## INFORMATION SHOWN
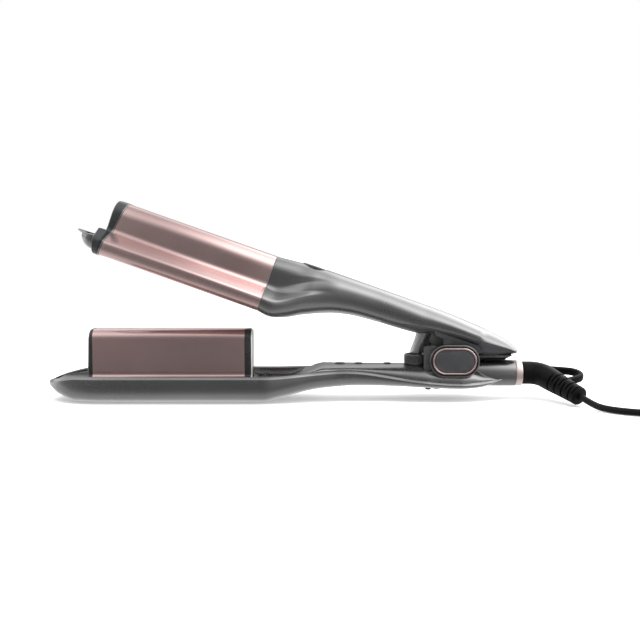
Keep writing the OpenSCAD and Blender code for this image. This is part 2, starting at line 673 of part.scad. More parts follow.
module jaw_cover() color(rose) whole() open_arm() intersection() {
    along_x(jaw_sheet_front, housing_x - seat) difference() {
        polygon(mirrored(jaw_solid(0)));
        polygon(mirrored(jaw_solid(cover_t)));
    }
    behind(cap_back_low + seat, cap_back_top + seat, housing_x);
}
function jaw_solid(d) = concat(jaw_half(d), [[half_w - d, lobe_z - d * 2], [0, lobe_z - d * 2]]);
module upper_plate() color(rose) whole() open_arm() intersection() {
    along_x(jaw_sheet_front, housing_x - seat)
        polygon(concat(channel_path(0), reversed(channel_path(plate_t))));
    behind(cap_back_low + seat, cap_back_top + seat, housing_x);
}
function channel_path(d) =
    let (half = channel_half(d),
        right = concat([[half_w - d, lobe_z - seat]], [for (i = [1:len(half) - 1]) half[i]]))
    concat(right, [for (i = [len(right) - 2:-1:0]) [-right[i][0], right[i][1]]]);

heater_bar_w = 7;
heater_bar_t = 2.4;
// One heater bar lies along the bottom of each hollow lobe
module upper_heaters() color("ivory") whole() open_arm() for (s = [-1, 1])
    translate([ridge_x + heater_inset, s * lobe_y - heater_bar_w / 2, jaw_low + plate_t + 1])
        cube([ridge_l - 2 * heater_inset, heater_bar_w, heater_bar_t]);

// Front cap: the jaw's section, open where the ridge enters. Below the valley it juts out
nose_top = lobe_z + 8;
nose_step = 2.2;
function nose_front(z) = cap_front - nose_out * (z - jaw_low) / (nose_top - jaw_low);
module jaw_front_cap() color(black) whole() open_arm() difference() {
    along_x(cap_front - nose_out - 1, cap_back_top + 2) polygon(concat(
        mirrored_open(jaw_half(0)), lobe_ends()));
    behind(cap_back_low, cap_back_top, housing_x);
    front_of_cap();
}
module front_of_cap() {
    across_y(tray_w + 10) polygon([[nose_front(jaw_low - 10), jaw_low - 10], [nose_front(nose_top), nose_top],
        [cap_front + cap_lean, nose_top + nose_step], [cap_front + cap_lean, crown_h + 10],
        [cap_front - 20, crown_h + 10], [cap_front - 20, jaw_low - 10]]);
}
function mirrored_open(half) =
    concat([for (i = [len(half) - 1:-1:1]) [-half[i][0], half[i][1]]], half);
function lobe_ends() =
    let (half = channel_half(0))
    concat([for (i = [1:len(half) - 1]) half[i]],
        [for (i = [len(half) - 2:-1:1]) [-half[i][0], half[i][1]]]);

// Cool tip: a bowl with a thin flange round its rim, to press the jaw shut with
tip_root = cap_front - seat;
tip_wall = 1.7;
bowl_z = lobe_z + 0.9;
bowl_deep = 8.2;
bowl_l = tip_l / 2;
tip_edge = 0.9;
module bowl(inset) {
    hull() for (x = [-0.27 * tip_l, 0.1 * tip_l]) translate([tip_root + x, 0, bowl_z])
        scale([bowl_l - inset, tip_w / 2 - 0.6 - inset, bowl_deep - inset]) sphere(r = 1, $fn = 32);
}
module cool_tip() color(body_grey) whole() open_arm() difference() {
    union() {
        intersection() {
            bowl(0);
            across_y(tip_w) polygon([[tip_root - tip_l, 0], [nose_front(0) - seat, 0],
                [nose_front(bowl_z + 1) - seat, bowl_z + 1], [tip_root - tip_l, bowl_z + 1]]);
        }
        intersection() {
            across_y(tip_w) polygon([[nose_front(bowl_z) - seat, bowl_z], [tip_root - 0.68 * tip_l, bowl_z],
                [tip_root - tip_l, bowl_z + 1.7 - tip_edge], [tip_root - tip_l, bowl_z + 1.7],
                [tip_root - 0.6 * tip_l, bowl_z + 1.4], [tip_root - 0.2 * tip_l, bowl_z + 2.4],
                [nose_front(bowl_z + 2.4) - seat, bowl_z + 2.4]]);
            translate([tip_root, 0, 10]) linear_extrude(height = 30) {
                translate([tip_w / 2 - tip_l, 0]) circle(d = tip_w);
                translate([tip_w / 2 - tip_l, -tip_w / 2]) square([tip_l - tip_w / 2, tip_w]);
            }
        }
    }
    bowl(tip_wall);
}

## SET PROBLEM
From the very first line of the data through the line with "concat(right, [for (i" in it, please reproduce each line exactly and output nothing more.

## TASK SOLUTION
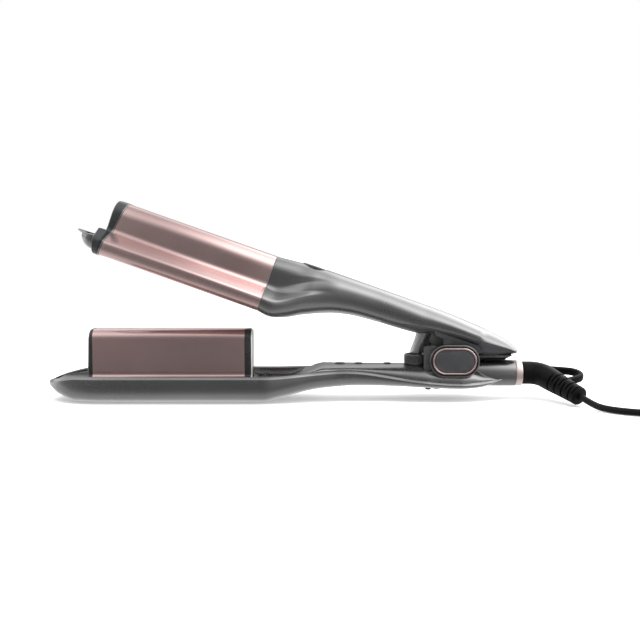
Keep writing the OpenSCAD and Blender code for this image. This is part 2, starting at line 673 of part.scad. More parts follow.
module jaw_cover() color(rose) whole() open_arm() intersection() {
    along_x(jaw_sheet_front, housing_x - seat) difference() {
        polygon(mirrored(jaw_solid(0)));
        polygon(mirrored(jaw_solid(cover_t)));
    }
    behind(cap_back_low + seat, cap_back_top + seat, housing_x);
}
function jaw_solid(d) = concat(jaw_half(d), [[half_w - d, lobe_z - d * 2], [0, lobe_z - d * 2]]);
module upper_plate() color(rose) whole() open_arm() intersection() {
    along_x(jaw_sheet_front, housing_x - seat)
        polygon(concat(channel_path(0), reversed(channel_path(plate_t))));
    behind(cap_back_low + seat, cap_back_top + seat, housing_x);
}
function channel_path(d) =
    let (half = channel_half(d),
        right = concat([[half_w - d, lobe_z - seat]], [for (i = [1:len(half) - 1]) half[i]]))
    concat(right, [for (i = [len(right) - 2:-1:0]) [-right[i][0], right[i][1]]]);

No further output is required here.